Implicit bias as a Gauge correction: Theory and Inverse Design
Nicola Aladrah, Emanuele Ballarin, Matteo Biagetti, Alessio Ansuini, Alberto d'Onofrio, Fabio Anselmi
TL;DR
The paper introduces a geometric mechanism for implicit bias in SGD: continuous parameter symmetries induce a gauge correction when dynamics are projected to the quotient space $\bar{\Theta}$, biasing solutions toward regions with smaller orbit volume. It formalizes this with a stochastic differential equation framework, defines the Faddeev–Popov and orbit Gram matrices, and shows that the stationary distribution on a gauge slice acquires a $\log\det G_\chi$ correction.
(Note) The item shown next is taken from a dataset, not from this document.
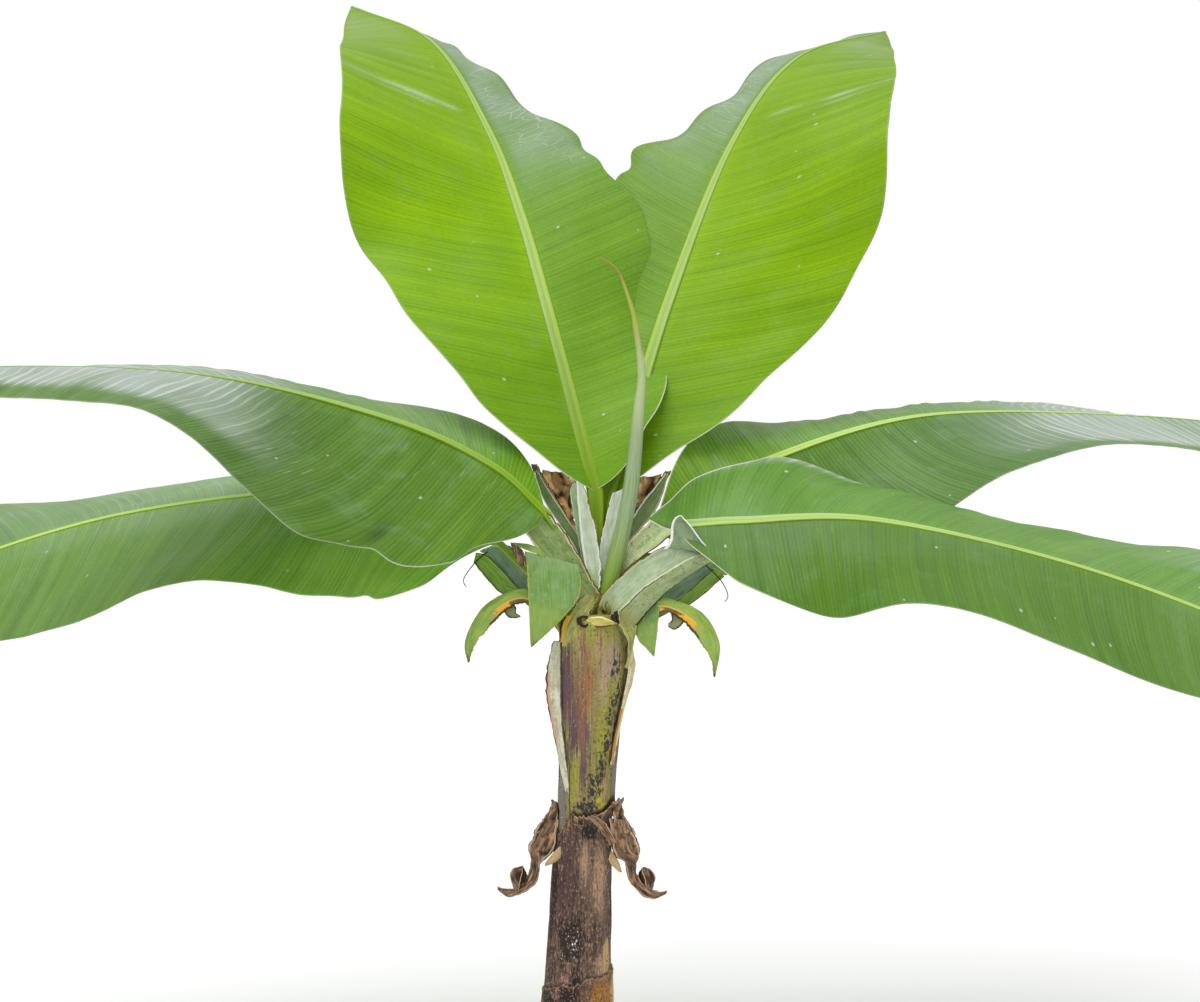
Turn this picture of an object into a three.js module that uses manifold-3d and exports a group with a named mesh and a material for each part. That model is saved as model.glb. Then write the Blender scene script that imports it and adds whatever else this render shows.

It then develops constructive inverse-design principles, showing how scalar and matrix factorizations, via Abelian and non-Abelian symmetries, yield targeted biases such as spectral sparsity and total-variation tendencies, and validates these with numerical experiments on toy data and with several architecture exemplars. The framework unifies known implicit biases under a common geometric lens and offers a principled route to engineer inductive biases by symmetry design, with potential applications to ill-posed inverse problems and beyond. The work also connects to prior symmetry- and thermodynamics-informed perspectives while providing new quantitative tools (gauge corrections, balanced gauges) to predict and realize bias in complex models.
Abstract
A central problem in machine learning theory is to characterize how learning dynamics select particular solutions among the many compatible with the training objective, a phenomenon, called implicit bias, which remains only partially characterized. In the present work, we identify a general mechanism, in terms of an explicit geometric correction of the learning dynamics, for the emergence of implicit biases, arising from the interaction between continuous symmetries in the model's parametrization and stochasticity in the optimization process. Our viewpoint is constructive in two complementary directions: given model symmetries, one can derive the implicit bias they induce; conversely, one can inverse-design a wide class of different implicit biases by computing specific redundant parameterizations. More precisely, we show that, when the dynamics is expressed in the quotient space obtained by factoring out the symmetry group of the parameterization, the resulting stochastic differential equation gains a closed form geometric correction in the stationary distribution of the optimizer dynamics favoring orbits with small local volume. We compute the resulting symmetry induced bias for a range of architectures, showing how several well known results fit into a single unified framework. The approach also provides a practical methodology for deriving implicit biases in new settings, and it yields concrete, testable predictions that we confirm by numerical simulations on toy models trained on synthetic data, leaving more complex scenarios for future work. Finally, we test the implicit bias inverse-design procedure in notable cases, including biases toward sparsity in linear features or in spectral properties of the model parameters.